An example of apostrophe is John Donne’s sonnet “Death, Be Not Proud”:
Death be not proud, though some have called thee
Mighty and dreadful, for, thou art not so,
For, those, whom thou think’st, thou dost overthrow,
Die not, poor death, nor yet canst thou kill me
In this poem, Donne addresses death directly, as though it were a sentient being capable of understanding what he says.
Apostrophe can also be found in Mary Shelley’s novel Frankenstein:
Oh! Stars and clouds and winds, ye are all about to mock me; if ye really pity me, crush sensation and memory; let me become as nought; but if not, depart, depart, and leave me in darkness.
In this passage from chapter 17, Victor Frankenstein implores the stars, clouds, and winds to either destroy him or leave him alone.
- “O Captain! my Captain! rise up and hear the bells . . .”
- In Walt Whitman’s poem “O Captain! My Captain!” the speaker directly addresses his dead captain.
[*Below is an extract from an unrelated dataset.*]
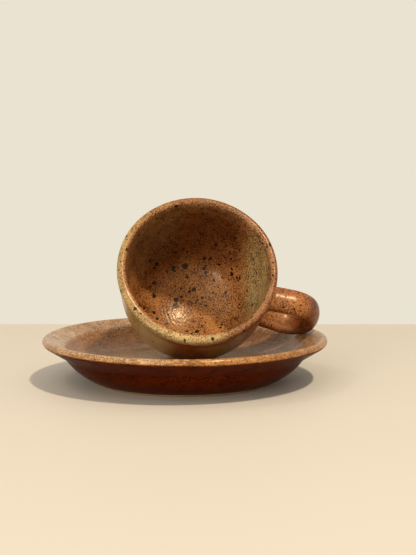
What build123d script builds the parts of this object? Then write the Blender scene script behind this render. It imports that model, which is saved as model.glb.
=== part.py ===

- “Oh! Stars and clouds and winds, ye are all about to mock me . . .”
- In Mary Shelley’s Frankenstein, Victor directly addresses the stars, clouds, and winds.
- “Death be not proud, though some have called thee / Mighty and dreadful, for thou art not so . . .”
- In John Donne’s sonnet “Death Be Not Proud,” the speaker directly addresses Death.
- “Is this a dagger which I see before me, / The handle toward my hand? / Come, let me clutch thee! / I have thee not, and yet I see thee still.”
- In Act 2, Scene 1 of Shakespeare’s Macbeth, Macbeth directly addresses an imagined dagger.